**TASK TO CARRY OUT**
Search the data for the string "Blender" and extract every line where it appears.

Object modeling scripts:
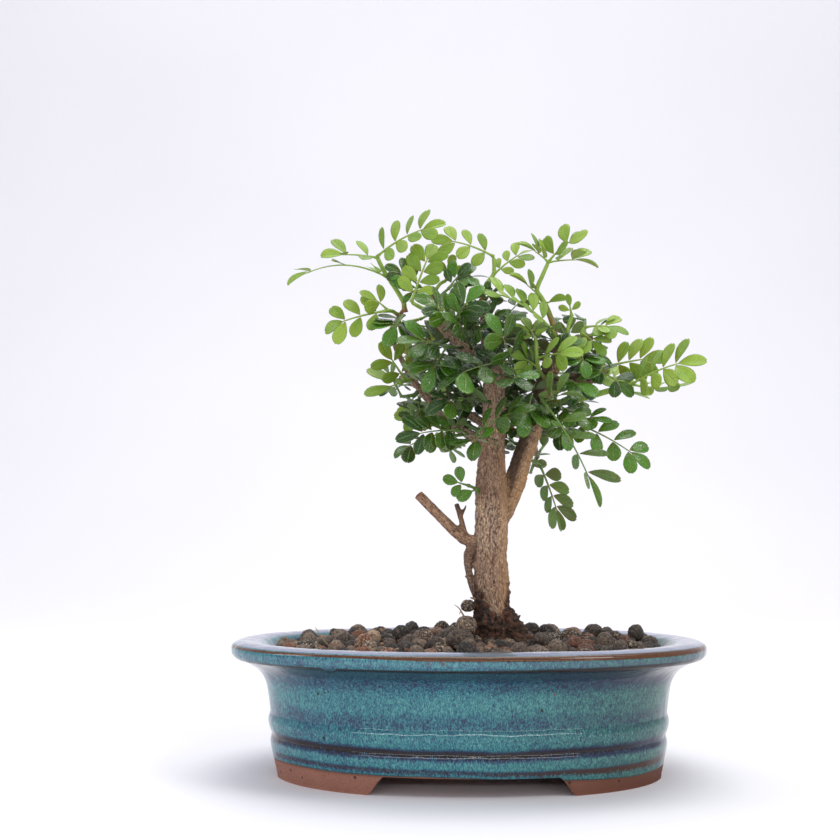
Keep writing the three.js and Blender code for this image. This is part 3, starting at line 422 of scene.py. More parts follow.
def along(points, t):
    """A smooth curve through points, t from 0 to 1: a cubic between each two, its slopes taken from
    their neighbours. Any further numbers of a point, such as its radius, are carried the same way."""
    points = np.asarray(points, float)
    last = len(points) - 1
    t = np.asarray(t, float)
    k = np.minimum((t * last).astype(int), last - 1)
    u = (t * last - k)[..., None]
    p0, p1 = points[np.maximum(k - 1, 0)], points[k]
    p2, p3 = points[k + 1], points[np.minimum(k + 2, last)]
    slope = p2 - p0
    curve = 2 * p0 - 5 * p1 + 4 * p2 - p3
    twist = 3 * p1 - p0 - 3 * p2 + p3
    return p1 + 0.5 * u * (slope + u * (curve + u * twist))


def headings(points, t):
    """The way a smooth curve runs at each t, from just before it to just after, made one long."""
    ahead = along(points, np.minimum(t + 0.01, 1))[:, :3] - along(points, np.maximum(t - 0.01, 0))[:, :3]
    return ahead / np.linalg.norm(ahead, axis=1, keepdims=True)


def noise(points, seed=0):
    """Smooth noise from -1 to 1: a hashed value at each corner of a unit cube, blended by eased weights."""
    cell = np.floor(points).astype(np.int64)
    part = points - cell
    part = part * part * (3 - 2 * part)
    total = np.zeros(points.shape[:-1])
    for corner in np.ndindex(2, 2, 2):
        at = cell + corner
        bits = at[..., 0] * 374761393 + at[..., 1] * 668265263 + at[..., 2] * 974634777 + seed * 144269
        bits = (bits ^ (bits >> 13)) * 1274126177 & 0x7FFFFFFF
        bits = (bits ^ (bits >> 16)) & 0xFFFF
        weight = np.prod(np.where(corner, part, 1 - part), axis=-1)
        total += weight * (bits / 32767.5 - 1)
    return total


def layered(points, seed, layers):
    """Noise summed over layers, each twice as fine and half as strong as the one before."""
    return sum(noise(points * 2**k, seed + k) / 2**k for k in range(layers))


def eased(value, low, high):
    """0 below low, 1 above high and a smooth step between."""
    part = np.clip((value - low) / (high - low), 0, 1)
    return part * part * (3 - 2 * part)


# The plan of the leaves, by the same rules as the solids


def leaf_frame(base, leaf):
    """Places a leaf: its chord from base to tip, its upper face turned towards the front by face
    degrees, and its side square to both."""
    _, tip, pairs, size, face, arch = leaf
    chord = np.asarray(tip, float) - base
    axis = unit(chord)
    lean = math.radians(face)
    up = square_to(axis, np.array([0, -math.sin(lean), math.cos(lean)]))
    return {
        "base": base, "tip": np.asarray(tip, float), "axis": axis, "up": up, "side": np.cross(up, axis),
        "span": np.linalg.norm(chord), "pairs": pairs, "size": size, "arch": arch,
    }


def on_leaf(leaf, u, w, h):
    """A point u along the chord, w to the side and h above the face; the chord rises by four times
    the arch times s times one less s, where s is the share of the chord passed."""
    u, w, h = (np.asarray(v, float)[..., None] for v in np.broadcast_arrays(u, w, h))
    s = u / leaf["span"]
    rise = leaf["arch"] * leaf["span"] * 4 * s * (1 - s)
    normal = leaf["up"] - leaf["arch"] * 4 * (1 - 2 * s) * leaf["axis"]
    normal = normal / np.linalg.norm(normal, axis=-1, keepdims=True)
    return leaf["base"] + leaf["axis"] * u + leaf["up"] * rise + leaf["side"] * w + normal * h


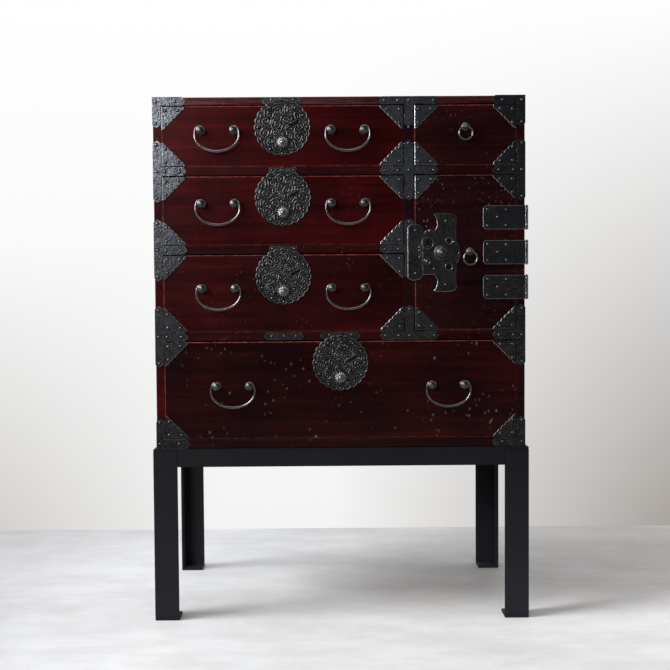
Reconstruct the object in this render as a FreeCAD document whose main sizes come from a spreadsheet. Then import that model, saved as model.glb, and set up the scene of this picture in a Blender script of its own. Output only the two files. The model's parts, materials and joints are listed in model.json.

**ANSWER FOR THE TASK**
Keep writing the three.js and Blender code for this image. This is part 3, starting at line 422 of scene.py. More parts follow.
Reconstruct the object in this render as a FreeCAD document whose main sizes come from a spreadsheet. Then import that model, saved as model.glb, and set up the scene of this picture in a Blender script of its own. Output only the two files. The model's parts, materials and joints are listed in model.json.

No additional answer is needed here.